Quoted to be 23 times more efficient than solar power they say 5mins of crank time giving 1 hour of battery and it’s all packaged into a nice slimline case. The windup crank charging seems like an interesting alternative to solar, it could at least potentially solve the issue of charging at night and might also allow for quicker charging in emergency situations. After a search online we ordered some Micro Hand dynamo charger DIY hand generator brushless motors from Alibaba to experiment with:

They are currently being shipped and should be here any day.

JG

We were really pleased to be announced as one of the winners of the Citizen Scientist challenge - thanks Hackaday! We're in the process of getting some cases 3D printed using some of the prize money, photos to follow.

We think the MyComm could be really useful for accessing remote data. "Internet of Things" and "Big data” have been super hyped but the truth is that all kind of data is being used to make intelligent decisions and that makes data valuable. For example, you have set-up a MyComm to get remote access to some exciting data, what if someone else would be willing to pay to access your data or you want to provide access to the data but want to cover the cost of the satellite communication?

21Inc is a company that has a vision to build a Machine-Payable web, built on Bitcoin. Their 21 Bitcoin Library is a Python library that makes it easy to make micropayments between a sender and recipient. Payments are made using Bitcoin and there are no transaction fees. The sender/recipients can be human to machine or even machine to machine and there is a marketplace where you can buy and sell bitcoin-payable APIs.

The idea of using micropayments to access remote data via a MyComm device sounds interesting so I followed this 21inc tutorial to build a Django project hosted on Heroku that can accept bitcoin-payable HTTP requests using the 21 and it works!
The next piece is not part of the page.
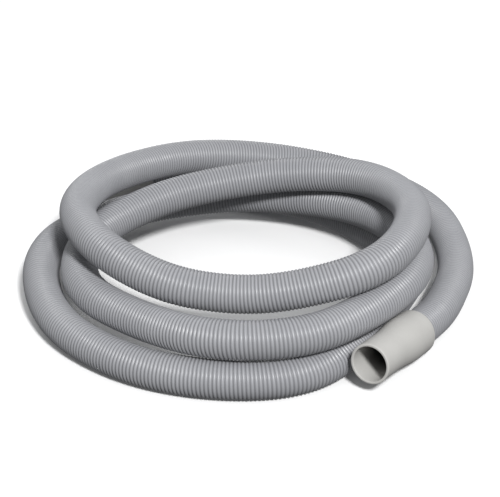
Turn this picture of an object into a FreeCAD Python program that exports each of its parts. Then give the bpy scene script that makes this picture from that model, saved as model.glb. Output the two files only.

Using the 21 CLI tool a “customer" can buy MyComm data by accessing an HTTP endpoint. The Django server confirms the micropayment then sends a message via the Iridium link to the MyComm which queries the sensor and sends the data back to the server, finally the server replies to the customer with the data value.

An interesting learning experience with lots of potential, please drop us a comment if you have any thoughts.

JG

* Geigar Counter reporting

* Pressure recording

* Humidity recording

* Light level recording

* UV level recording

* Temperature recording

* Relay Control

* Remote Triggering of other devices

* Remote querying of current state

* Reporting and reacting to external input

We leave this functionality to your imagination. Have you ever wanted to record data for a couple of hours in the middle of nowhere? What if you were desperate to send some data back and you didn't have a phone connection? What if you were the first to witness a spike in radiation or UV level? What if you wanted to record data in a remote location, with solar available to keep the device alive, and have it report back when something interesting happens? These sorts of capabilities are possible.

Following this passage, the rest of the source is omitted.